Current researches on parallel and distributed computing and grid computing attempt to employ a very large number of computers to solve very large computing problems. These researches focus solely on computing speed. They partition a very large computing problem into small pieces, send each pierce to be computed by a computer, and then wait for all the results. This centralized control method of computing simply ignores the problem of collaboration between computers. On the other hand, current researches on distributed file sharing based on peer-to-peer networks attempt to allow every person to share his/her files and storage spaces through a decentralized network. This distributed file sharing method facilitates sharing of storage spaces but ignores the needs to share computing power.

Our projects attempt to create a platform for computers themselves to collaborate with each other to share computing power. In this platform, computers can help each other both in term of running applications and providing computing power. If a person needs to complete some tasks that are not capable on his own personal computer, his computer will ask other computers for help. His computer makes requests to other helping computers, which complete the required computations and return the results back to his computer. If a person working on certain job needs more computing power, her computer will ask other idle computers for help. Any person using a computer will have access to not just the computing power of his/her own computer but also the vast computing power of a community of computers.

Our projects attempt to create a platform for computers themselves to collaborate with each other to share computing power. In this platform, computers can help each other both in term of running applications and providing computing power. If a person needs to complete some tasks that are not capable on his own personal computer, his computer will ask other computers for help. His computer makes requests to other helping computers, which complete the required computations and return the results back to his computer. If a person working on certain job needs more computing power, her computer will ask other idle computers for help. Any person using a computer will have access to not just the computing power of his/her own computer but also the vast computing power of a community of computers.

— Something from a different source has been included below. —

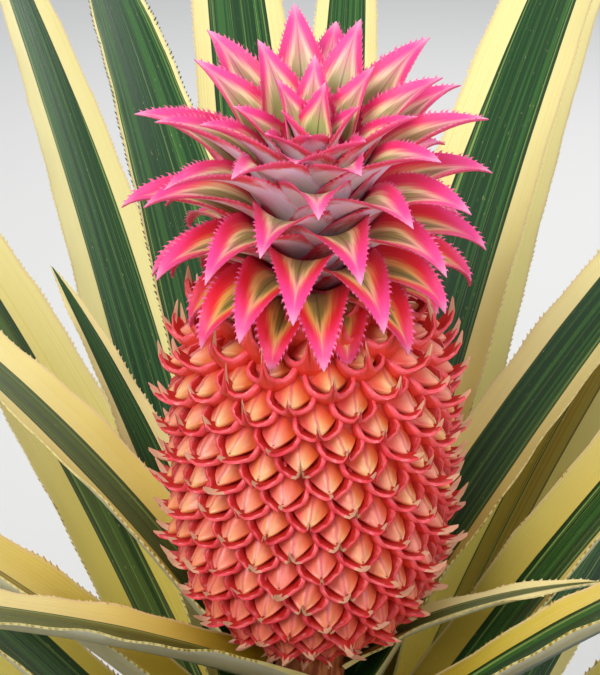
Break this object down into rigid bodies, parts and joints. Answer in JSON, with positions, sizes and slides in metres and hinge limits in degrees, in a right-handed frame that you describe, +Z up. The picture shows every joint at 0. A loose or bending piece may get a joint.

Our projects combine many key technologies, including parallel and distributed computing, intelligent agents, multi-agent system, object space, and multicast protocol, to form a unified computing platform. The platform should require minimal user involvement and system administration. To achieve this, our projects extend the notions of intelligent agents (Plekhanova, 2002) and multi-agent system (Shamma, 2008; Dignum, 2009) to conceive of a computer as a whole including its software and hardware as an active agent. A computer acts autonomously like a person in a community. Computers, having various abilities and workloads, join together to form workgroups where they can help each other both in terms of the abilities and the workloads. This in turn requires a share place for the computers to communicate with each other. To achieve this, our projects extend the concept of Object Space to become an Active Space, which can function as a rendezvous, a repository, a cache, a responder, a notifier, and a manager of its own resources. This further requires a computer to be able to broadcast its requests to some or all computers in the workgroup. To achieve this, our projects use multicast network protocols for the communication.